CHILI DAWGS ALWAYS BARK AT NIGHT

By

Pub Date: Oct. 1st, 1989
Publisher: Villard/Random House

If it's fall, it must be time for that good old boy Grizzard to bring forth his annual harvest of offhand essays indifferently culled from his syndicated columns. There are, as usual, a few juicy pieces packed with an abundance of culls that might better have been set aside. ""This,"" says the author, ""would be a good book to put into your guest bathroom."" For Georgian Grizzard, knock-kneed clowning with all the verve and wit of such classic bib-overalled humorists as the late Billy Carter comes easily. We hear lots about his squirrel-chasing dog, Catfish; his failed marriages; his golf game; his stepbrother, Ludlow Porch; and his buddy, Weyman C. Wannamaker, Jr.
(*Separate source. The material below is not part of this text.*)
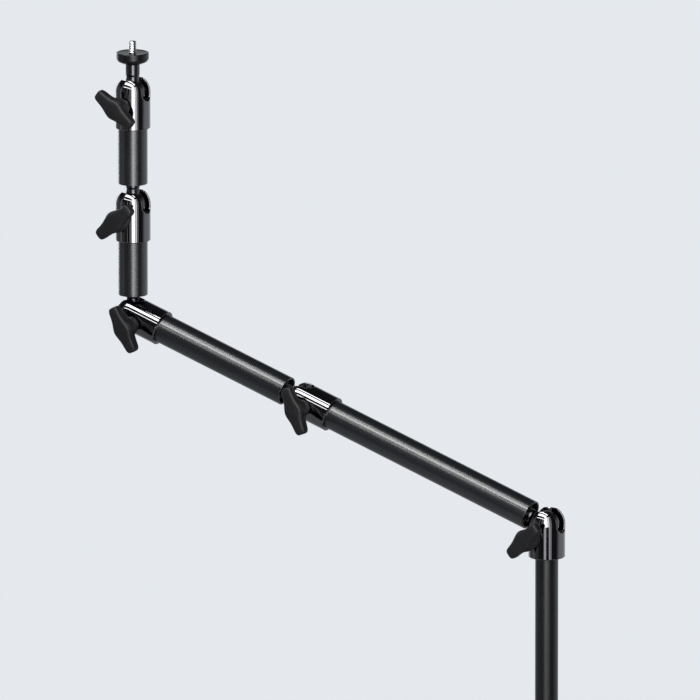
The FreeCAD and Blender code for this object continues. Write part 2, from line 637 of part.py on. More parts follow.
def make_leg_foot(letter, turn):
    """A rubber cap over the leg's end, flat where it meets the floor."""
    skin = "dims.foot_radius"
    cap = turned("boot_" + letter, [
        ("dims.leg_radius + dims.foot_fit", "-dims.foot_depth"),
        (skin + " - 1", "-dims.foot_depth"), (skin, "1 - dims.foot_depth"),
        (skin, "dims.foot_end - 3"), (skin + " - 3", "dims.foot_end"), ("0", "dims.foot_end"),
        ("0", "0.2"), ("dims.leg_radius + dims.foot_fit", "0.2"),
    ])
    end = FreeCAD.Vector(SIZE["leg_reach"], 0, SIZE["leg_level"])
    cap.Placement = FreeCAD.Placement(end, FreeCAD.Rotation(FreeCAD.Vector(0, 1, 0), 90))
    floor = doc.addObject("Part::Box", "floor_" + letter)
    floor.setExpression("Length", "2 * dims.leg_reach")
    floor.setExpression("Width", "4 * dims.foot_radius")
    floor.setExpression("Height", "2 * dims.foot_radius")
    floor.setExpression("Placement.Base.y", "-2 * dims.foot_radius")
    floor.setExpression("Placement.Base.z", "-2 * dims.foot_radius")
    cut = doc.addObject("Part::Cut", "leg_foot_" + letter)
    cut.Base, cut.Tool = cap, floor
    doc.recompute()
    finish_part(cut, "leg_%s_foot" % letter, turn)


# ---------------------------------------------------------------- build, check and write

make_column()
make_leg("a", 0, 180.0, "dims.hub_fit")
make_leg("b", 1, 60.0, "dims.hub_play")
make_leg("c", 2, -60.0, "dims.hub_play")
make_collar()
make_pole()
for joint in (5, 4, 3, 2, 1):
    make_joint(joint)
for tube in (4, 3, 2, 1):
    make_tube(tube)
make_head()
doc.recompute()

for item in doc.Objects:
    if "Invalid" in item.State or "Error" in item.State:
        raise RuntimeError("%s is %s" % (item.Name, item.State))
os.makedirs("parts", exist_ok=True)
for item in parts:
    shape = item.Shape
    if shape.isNull() or not shape.isValid():
        raise RuntimeError("%s has no valid shape" % item.Label)
    shape.exportStep("parts/%s.step" % item.Label)
print("wrote %d sub-parts" % len(parts))
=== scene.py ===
import json
import math

import bmesh
import bpy
from mathutils import Matrix, Vector


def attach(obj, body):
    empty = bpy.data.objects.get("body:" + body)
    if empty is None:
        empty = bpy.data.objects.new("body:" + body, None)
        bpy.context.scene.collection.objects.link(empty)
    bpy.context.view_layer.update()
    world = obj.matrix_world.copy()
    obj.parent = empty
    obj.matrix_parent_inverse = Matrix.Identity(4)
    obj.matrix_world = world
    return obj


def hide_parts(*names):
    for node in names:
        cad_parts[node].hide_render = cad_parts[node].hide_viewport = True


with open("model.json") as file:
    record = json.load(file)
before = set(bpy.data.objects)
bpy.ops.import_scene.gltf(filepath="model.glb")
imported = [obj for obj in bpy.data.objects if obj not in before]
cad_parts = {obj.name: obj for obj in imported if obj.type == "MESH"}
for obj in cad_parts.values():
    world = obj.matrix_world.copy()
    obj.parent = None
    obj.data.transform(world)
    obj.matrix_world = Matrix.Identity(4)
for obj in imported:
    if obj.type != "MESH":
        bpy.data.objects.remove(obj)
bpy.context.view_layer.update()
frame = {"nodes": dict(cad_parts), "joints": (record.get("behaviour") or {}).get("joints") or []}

MM = 0.001
NODES = frame["nodes"]
JOINTS = {j["name"]: j for j in frame["joints"]}

# the five ball joints, counted from the camera's end down to the pole
NUMBERS = range(1, 6)
BALL = {k: Vector(JOINTS["joint_%d_tilt" % k]["pos_m"]) for k in NUMBERS}
STUD_AXIS = {k: Vector(JOINTS["joint_%d_turn" % k]["axis"]).normalized() for k in NUMBERS}
KNOB_AT = {k: Vector(JOINTS["knob_%d_turn" % k]["pos_m"]) for k in NUMBERS}
KNOB_AXIS = {k: Vector(JOINTS["knob_%d_turn" % k]["axis"]).normalized() for k in NUMBERS}
CHILD = {1: "head", 2: "section_1", 3: "section_2", 4: "section_3", 5: "section_4"}
UP = Vector((0, 0, 1))
FRONT = Vector((0, -1, 0))


# ------------------------------------------------------------------ frames

def way_to(azimuth, elevation=0.0):
    """The unit vector in a direction in degrees, with azimuth 0 in front of the knobs."""
    a, e = math.radians(azimuth), math.radians(elevation)
    return Vector((math.sin(a) * math.cos(e), -math.cos(a) * math.cos(e), math.sin(e)))


def stand_at(spot, axis=UP):
    """The matrix that puts a piece's own Z along axis, with its X in the arm's plane."""
    z = axis.normalized()
    x = Vector((0, 1, 0)).cross(z).normalized()
    return Matrix.Translation(spot) @ Matrix((x, z.cross(x), z)).transposed().to_4x4()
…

There's a smidgen of bathos (""I think little Eddie was fourteen when he got killed""). Add to this more than a slight odor of agrarian xenophobia. (When the Japanese buy Nashville, he expects they'll be singing, ""I may be a Nip, but I shoot from the hip. . ."" Or ponder a misfired aside regarding ""Famous People with Flat Noses."") It's all done up in regional parlance, with references to ""cute little boogers,"" folks named ""Bubba,"" and fundamentalist Baptists (a ""group that enjoy burning books and don't wave at each other at liquor stores""). Forget grammar. The nonchalant buffonery, to be fair, comes off at least half the time. It's all too facile, though, and the collection cries out for a little editing and a lot more effort. Grizzard reports that once, when he missed too many free throws, observers told him he was ""all hat, no cattle."" That may not be quite right. A bovine flavor isn't entirely missing; this lazy cowboy can often be found tossing the bull.